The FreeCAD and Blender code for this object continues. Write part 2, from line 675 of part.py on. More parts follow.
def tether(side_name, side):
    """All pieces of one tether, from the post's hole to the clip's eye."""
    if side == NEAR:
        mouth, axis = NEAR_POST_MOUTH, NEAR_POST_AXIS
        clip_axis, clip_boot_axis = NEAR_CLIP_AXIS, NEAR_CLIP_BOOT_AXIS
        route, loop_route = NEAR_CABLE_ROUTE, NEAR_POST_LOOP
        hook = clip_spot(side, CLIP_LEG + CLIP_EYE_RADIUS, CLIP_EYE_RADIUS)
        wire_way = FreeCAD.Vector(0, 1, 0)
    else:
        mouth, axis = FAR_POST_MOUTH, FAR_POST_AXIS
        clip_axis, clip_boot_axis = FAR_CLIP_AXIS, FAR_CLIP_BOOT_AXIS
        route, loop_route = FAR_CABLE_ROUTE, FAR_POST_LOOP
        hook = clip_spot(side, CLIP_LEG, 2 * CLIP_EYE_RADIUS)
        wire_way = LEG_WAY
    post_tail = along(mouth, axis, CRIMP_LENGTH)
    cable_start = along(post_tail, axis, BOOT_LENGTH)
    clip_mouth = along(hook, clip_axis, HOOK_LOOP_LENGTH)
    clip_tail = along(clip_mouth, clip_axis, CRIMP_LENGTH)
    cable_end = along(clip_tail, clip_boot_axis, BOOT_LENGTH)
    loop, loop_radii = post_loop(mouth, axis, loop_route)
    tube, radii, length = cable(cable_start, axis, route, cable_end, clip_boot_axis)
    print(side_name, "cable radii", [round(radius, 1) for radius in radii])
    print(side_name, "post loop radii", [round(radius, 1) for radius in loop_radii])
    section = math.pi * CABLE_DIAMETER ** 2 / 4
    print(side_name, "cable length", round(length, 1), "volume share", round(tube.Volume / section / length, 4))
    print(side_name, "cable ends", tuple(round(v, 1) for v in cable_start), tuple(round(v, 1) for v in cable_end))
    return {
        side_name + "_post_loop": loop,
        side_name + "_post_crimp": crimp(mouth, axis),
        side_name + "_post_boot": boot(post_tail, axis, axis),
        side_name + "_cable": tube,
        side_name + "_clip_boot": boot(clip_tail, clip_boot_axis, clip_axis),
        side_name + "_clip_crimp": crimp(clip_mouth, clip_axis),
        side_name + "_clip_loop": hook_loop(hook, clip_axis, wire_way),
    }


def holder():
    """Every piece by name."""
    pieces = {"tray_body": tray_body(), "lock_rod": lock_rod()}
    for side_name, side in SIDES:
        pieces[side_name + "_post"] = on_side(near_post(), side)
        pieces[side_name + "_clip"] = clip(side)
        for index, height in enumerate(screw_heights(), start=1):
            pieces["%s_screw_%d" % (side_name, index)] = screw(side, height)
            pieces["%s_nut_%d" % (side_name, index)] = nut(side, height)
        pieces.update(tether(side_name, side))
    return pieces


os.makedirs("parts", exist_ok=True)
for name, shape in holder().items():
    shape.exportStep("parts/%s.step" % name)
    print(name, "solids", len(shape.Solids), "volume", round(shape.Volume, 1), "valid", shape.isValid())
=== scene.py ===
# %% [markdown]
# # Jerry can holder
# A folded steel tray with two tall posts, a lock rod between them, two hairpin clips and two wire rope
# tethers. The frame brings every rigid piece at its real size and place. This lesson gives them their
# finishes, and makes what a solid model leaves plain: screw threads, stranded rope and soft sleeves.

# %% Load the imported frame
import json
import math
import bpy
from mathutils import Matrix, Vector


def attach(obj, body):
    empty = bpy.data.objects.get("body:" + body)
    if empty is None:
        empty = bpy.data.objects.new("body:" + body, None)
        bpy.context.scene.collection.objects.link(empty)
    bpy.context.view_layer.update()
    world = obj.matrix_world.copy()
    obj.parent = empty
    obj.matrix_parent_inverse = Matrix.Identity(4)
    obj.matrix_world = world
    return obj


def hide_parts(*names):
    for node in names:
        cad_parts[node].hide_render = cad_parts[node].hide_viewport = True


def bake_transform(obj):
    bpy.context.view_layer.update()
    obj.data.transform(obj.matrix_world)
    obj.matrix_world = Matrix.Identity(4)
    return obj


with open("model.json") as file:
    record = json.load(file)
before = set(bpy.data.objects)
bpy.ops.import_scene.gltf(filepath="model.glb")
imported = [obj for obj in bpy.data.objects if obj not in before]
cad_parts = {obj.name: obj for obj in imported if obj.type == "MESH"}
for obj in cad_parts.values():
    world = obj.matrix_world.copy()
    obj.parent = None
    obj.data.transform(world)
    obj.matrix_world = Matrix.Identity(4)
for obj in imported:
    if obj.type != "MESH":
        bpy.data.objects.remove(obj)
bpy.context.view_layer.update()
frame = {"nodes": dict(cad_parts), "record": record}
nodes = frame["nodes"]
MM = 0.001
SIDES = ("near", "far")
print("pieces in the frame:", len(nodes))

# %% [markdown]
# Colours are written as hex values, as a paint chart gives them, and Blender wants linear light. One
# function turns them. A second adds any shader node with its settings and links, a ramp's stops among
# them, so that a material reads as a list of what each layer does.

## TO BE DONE
Which lines above run from the one containing "index)] = nut(side, height)" down to the one containing "imported = [obj"? Repeat exactly those, both ends included, and nothing else.

## OUTPUT FOR THIS EXERCISE
            pieces["%s_nut_%d" % (side_name, index)] = nut(side, height)
        pieces.update(tether(side_name, side))
    return pieces


os.makedirs("parts", exist_ok=True)
for name, shape in holder().items():
    shape.exportStep("parts/%s.step" % name)
    print(name, "solids", len(shape.Solids), "volume", round(shape.Volume, 1), "valid", shape.isValid())
=== scene.py ===
# %% [markdown]
# # Jerry can holder
# A folded steel tray with two tall posts, a lock rod between them, two hairpin clips and two wire rope
# tethers. The frame brings every rigid piece at its real size and place. This lesson gives them their
# finishes, and makes what a solid model leaves plain: screw threads, stranded rope and soft sleeves.

# %% Load the imported frame
import json
import math
import bpy
from mathutils import Matrix, Vector


def attach(obj, body):
    empty = bpy.data.objects.get("body:" + body)
    if empty is None:
        empty = bpy.data.objects.new("body:" + body, None)
        bpy.context.scene.collection.objects.link(empty)
    bpy.context.view_layer.update()
    world = obj.matrix_world.copy()
    obj.parent = empty
    obj.matrix_parent_inverse = Matrix.Identity(4)
    obj.matrix_world = world
    return obj


def hide_parts(*names):
    for node in names:
        cad_parts[node].hide_render = cad_parts[node].hide_viewport = True


def bake_transform(obj):
    bpy.context.view_layer.update()
    obj.data.transform(obj.matrix_world)
    obj.matrix_world = Matrix.Identity(4)
    return obj


with open("model.json") as file:
    record = json.load(file)
before = set(bpy.data.objects)
bpy.ops.import_scene.gltf(filepath="model.glb")
imported = [obj for obj in bpy.data.objects if obj not in before]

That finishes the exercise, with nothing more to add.